Has the administrative state gone too far into disputes over innovation and technology?  That question animates Oil States Energy Services v. Greene’s Energy Group.  The Supreme Court will hear arguments on Monday, November 27 over whether the Patent Trial & Appeal Board violates the Constitution by extinguishing private property rights through a non-Article III forum without a jury. 

SAS Institute v. Matal

In SAS Institute v. Matal, the question presented is, in the context of post-grant review of a patent under the America Invents Act (“AIA”), whether the Patent Trial and Appeal Board (“PTAB”) must issue a final written decision on the validity of every patent claim challenged, or can the PTAB rule on only some of the patent claims challenged.  This case involves a relatively confined question of statutory construction, but, assuming the Supreme Court does not dismantle the AIA’s post-grant review system in Oil StatesSAS Institute has the potential to dramatically change post-grant patent challenges. 

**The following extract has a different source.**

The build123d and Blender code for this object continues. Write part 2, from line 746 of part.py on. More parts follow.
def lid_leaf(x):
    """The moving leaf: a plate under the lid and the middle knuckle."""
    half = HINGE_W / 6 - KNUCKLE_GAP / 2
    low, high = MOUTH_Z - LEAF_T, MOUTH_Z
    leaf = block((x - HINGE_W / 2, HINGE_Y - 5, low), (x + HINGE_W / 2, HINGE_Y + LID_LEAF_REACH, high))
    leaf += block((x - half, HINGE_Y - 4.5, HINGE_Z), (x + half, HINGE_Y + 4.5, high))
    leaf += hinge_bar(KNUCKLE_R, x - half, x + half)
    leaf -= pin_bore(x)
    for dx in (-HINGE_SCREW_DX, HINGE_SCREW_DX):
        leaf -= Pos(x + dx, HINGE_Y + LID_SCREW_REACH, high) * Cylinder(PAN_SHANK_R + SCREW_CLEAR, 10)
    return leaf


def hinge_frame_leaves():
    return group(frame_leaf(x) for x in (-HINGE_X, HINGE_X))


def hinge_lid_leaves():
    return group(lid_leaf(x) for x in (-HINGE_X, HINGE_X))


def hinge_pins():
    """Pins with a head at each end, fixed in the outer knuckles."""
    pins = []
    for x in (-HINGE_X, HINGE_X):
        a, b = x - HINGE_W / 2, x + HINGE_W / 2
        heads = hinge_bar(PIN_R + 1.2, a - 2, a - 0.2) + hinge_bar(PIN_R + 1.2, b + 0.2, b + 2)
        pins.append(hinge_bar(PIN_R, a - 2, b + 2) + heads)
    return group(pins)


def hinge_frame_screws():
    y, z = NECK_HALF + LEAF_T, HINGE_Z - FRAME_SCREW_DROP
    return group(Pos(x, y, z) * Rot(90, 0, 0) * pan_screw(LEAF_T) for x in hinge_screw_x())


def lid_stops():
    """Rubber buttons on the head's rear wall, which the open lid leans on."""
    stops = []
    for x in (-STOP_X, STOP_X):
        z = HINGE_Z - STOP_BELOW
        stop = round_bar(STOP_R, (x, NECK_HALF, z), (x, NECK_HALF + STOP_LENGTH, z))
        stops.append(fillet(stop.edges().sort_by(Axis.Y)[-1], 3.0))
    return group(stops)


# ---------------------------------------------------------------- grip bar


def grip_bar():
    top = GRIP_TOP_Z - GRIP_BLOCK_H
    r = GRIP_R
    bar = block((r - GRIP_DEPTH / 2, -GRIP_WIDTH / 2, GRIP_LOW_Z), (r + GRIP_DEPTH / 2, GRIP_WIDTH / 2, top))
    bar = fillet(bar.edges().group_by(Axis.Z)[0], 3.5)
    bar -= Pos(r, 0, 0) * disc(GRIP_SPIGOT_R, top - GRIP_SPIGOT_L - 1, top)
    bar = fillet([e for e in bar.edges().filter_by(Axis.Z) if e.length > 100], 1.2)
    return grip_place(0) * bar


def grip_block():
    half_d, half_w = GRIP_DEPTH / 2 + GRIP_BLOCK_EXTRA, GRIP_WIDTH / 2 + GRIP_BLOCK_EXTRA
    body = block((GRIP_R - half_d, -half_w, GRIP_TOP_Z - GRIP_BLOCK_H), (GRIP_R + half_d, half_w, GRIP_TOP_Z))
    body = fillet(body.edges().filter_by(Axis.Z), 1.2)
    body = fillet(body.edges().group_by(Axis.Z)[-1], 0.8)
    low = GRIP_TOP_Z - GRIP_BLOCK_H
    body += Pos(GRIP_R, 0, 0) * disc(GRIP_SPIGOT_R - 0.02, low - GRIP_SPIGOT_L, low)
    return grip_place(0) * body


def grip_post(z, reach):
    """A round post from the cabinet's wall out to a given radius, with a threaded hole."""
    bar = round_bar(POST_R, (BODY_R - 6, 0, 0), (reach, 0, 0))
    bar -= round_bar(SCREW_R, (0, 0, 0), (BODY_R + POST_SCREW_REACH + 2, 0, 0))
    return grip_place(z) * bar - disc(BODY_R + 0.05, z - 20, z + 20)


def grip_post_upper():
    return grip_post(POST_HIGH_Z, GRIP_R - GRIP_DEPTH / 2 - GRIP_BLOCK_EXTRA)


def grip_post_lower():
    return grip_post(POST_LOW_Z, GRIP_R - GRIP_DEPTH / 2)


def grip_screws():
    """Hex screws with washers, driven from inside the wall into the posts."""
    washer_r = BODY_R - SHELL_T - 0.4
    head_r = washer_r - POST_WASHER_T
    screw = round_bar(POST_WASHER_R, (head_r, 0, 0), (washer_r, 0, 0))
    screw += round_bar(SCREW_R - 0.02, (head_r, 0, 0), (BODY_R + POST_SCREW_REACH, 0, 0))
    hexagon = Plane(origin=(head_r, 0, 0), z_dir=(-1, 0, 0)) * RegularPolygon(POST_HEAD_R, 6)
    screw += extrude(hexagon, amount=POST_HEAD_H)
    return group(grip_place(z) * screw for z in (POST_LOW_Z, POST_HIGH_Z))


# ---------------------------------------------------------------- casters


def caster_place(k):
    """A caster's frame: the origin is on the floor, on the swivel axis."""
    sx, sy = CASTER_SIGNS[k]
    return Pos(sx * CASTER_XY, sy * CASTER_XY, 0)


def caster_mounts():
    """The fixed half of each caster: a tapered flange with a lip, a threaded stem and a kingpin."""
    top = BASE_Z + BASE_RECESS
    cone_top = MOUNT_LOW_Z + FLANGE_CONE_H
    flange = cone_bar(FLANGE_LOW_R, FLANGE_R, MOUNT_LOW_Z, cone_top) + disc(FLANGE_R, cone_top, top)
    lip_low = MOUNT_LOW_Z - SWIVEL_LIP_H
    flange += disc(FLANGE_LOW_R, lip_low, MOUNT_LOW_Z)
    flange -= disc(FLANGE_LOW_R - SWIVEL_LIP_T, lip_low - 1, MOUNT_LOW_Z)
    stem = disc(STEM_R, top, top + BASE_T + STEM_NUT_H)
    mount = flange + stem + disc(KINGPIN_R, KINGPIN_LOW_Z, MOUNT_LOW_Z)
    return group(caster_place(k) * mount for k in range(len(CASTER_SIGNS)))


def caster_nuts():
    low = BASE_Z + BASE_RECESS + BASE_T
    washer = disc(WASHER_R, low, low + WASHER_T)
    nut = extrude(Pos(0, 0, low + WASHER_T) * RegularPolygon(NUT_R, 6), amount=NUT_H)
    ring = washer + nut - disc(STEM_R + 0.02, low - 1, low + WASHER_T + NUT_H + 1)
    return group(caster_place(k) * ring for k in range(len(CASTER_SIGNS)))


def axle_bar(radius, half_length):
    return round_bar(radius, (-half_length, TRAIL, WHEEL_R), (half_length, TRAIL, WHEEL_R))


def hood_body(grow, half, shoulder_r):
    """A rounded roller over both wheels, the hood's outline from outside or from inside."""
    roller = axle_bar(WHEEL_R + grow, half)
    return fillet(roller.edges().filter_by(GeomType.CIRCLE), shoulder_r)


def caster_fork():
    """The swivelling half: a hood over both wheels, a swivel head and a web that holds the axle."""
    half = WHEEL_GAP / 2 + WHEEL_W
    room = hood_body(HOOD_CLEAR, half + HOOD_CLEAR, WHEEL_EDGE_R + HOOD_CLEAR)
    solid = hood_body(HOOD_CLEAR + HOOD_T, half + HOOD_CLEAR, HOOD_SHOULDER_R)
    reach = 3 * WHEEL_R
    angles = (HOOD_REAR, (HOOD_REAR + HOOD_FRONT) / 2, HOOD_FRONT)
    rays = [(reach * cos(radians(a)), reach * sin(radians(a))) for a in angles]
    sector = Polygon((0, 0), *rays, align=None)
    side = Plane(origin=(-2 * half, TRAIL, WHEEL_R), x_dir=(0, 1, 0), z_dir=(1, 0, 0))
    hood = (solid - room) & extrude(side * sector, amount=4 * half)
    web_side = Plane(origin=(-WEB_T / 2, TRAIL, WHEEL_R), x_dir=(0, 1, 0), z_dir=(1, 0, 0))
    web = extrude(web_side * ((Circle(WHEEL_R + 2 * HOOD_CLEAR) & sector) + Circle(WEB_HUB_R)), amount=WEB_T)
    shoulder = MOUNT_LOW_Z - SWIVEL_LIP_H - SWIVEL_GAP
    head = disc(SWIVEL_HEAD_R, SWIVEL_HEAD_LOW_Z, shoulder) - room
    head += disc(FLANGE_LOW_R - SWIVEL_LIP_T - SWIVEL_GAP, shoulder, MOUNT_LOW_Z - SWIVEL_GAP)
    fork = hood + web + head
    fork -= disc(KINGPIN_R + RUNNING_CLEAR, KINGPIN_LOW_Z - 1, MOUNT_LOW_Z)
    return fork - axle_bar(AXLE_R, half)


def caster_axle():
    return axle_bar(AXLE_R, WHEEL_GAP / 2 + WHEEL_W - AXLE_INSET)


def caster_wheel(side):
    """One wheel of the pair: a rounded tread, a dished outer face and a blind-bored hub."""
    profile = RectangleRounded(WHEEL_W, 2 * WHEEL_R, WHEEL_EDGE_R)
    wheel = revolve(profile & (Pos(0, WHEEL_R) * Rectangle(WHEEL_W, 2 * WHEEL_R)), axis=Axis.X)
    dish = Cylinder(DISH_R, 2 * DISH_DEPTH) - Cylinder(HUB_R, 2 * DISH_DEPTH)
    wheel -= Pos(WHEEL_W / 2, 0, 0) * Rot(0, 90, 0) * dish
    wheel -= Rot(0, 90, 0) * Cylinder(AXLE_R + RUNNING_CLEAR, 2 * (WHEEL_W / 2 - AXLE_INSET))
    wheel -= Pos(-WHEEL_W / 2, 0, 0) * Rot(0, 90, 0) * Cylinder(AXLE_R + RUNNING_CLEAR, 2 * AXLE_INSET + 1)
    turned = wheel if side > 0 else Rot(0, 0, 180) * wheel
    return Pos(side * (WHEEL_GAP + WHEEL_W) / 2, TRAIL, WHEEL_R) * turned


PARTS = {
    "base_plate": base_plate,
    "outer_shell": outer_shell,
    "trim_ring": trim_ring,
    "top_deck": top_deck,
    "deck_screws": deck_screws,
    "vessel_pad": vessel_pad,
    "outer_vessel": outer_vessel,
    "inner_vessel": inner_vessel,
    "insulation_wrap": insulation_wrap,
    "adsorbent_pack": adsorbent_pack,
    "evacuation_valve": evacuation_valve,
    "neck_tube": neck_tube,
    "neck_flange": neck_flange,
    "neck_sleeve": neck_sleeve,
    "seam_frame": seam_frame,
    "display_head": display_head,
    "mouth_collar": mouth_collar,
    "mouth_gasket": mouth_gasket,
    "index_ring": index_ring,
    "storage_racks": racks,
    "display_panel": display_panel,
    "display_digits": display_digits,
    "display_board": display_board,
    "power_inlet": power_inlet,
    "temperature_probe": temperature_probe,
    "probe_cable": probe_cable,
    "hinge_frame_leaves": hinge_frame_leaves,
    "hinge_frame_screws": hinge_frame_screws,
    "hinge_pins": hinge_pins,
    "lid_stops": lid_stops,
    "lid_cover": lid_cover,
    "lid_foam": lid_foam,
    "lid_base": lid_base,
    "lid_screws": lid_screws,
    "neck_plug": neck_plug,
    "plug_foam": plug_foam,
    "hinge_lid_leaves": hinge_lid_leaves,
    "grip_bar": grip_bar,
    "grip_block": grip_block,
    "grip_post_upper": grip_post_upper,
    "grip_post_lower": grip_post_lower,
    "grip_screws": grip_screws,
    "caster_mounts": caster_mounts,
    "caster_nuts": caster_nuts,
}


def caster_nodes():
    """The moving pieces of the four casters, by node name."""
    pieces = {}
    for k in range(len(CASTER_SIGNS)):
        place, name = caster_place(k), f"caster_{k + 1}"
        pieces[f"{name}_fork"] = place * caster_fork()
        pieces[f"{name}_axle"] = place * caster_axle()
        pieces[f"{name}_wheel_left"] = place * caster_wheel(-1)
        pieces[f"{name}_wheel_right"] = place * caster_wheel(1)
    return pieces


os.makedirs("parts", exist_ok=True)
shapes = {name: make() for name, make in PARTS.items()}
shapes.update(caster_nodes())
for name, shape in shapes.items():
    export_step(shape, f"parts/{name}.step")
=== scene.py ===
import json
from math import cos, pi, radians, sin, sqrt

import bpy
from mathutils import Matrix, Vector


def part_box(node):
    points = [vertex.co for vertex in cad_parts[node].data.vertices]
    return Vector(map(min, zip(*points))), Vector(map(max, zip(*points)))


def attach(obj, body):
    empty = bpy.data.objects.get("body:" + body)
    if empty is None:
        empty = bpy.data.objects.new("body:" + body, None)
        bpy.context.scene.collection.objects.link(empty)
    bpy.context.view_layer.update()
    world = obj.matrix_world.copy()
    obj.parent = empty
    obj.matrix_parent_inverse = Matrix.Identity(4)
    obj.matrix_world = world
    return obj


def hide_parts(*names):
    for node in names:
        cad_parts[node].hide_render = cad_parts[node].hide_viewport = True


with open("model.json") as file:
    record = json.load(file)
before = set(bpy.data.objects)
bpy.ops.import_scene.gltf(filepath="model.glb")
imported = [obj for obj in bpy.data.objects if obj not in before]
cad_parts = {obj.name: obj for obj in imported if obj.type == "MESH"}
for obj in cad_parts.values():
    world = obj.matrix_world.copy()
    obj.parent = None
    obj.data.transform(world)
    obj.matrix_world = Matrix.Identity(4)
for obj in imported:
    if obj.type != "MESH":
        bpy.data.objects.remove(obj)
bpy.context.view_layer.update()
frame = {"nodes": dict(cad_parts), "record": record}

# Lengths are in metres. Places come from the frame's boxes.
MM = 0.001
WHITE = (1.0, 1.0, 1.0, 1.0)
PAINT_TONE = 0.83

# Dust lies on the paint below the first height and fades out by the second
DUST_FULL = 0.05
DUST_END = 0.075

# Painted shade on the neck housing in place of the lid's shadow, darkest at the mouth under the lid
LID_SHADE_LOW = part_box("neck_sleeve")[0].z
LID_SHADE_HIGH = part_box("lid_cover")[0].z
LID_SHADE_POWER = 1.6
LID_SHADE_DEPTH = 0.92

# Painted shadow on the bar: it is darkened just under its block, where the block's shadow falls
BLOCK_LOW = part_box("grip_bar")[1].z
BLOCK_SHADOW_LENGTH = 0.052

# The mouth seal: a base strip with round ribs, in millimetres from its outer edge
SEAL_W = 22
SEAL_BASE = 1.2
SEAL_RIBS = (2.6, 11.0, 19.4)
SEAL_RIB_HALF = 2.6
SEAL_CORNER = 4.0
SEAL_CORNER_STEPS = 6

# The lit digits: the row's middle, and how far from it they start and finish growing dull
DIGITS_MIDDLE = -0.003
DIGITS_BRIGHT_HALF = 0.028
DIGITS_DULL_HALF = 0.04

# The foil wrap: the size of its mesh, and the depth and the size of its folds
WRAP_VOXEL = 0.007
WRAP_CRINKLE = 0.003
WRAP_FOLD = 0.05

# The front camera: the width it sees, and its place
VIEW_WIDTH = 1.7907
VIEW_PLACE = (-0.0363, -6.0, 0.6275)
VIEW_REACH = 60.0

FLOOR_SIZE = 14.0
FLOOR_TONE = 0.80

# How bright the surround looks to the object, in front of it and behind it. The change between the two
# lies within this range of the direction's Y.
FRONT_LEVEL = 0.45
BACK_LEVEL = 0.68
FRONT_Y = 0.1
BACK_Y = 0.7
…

The statute at issue, 35 U.S.C. 318(a), mandates: “If an inter partes review is instituted . . . , the Patent Trial and Appeal Board shall issue a final written decision with respect to the patentability of any patent claim challenged by the petitioner . . . .”  The Patent Office interprets this provision to mean that the PTAB need provide a final written decision on only the claims the PTAB reviews in full.  Thus, under current practice, a patent challenger can ask the PTAB to cancel all claims of a patent when filing an IPR petition, but the PTAB may institute full review of only some of the claims.  The final written decision is limited to only those claims the PTAB reviews in full.  Petitioner in SAS Institute challenges this practice, arguing that the plain text of the statute, along with the statutory text and purpose, requires a decision on all challenged claims.  

The case has important implications about the AIA process, the degree to which AIA review of patents creates finality to patent validity determinations, and the applicability of Chevron deference to the Patent Office’s rules and procedures.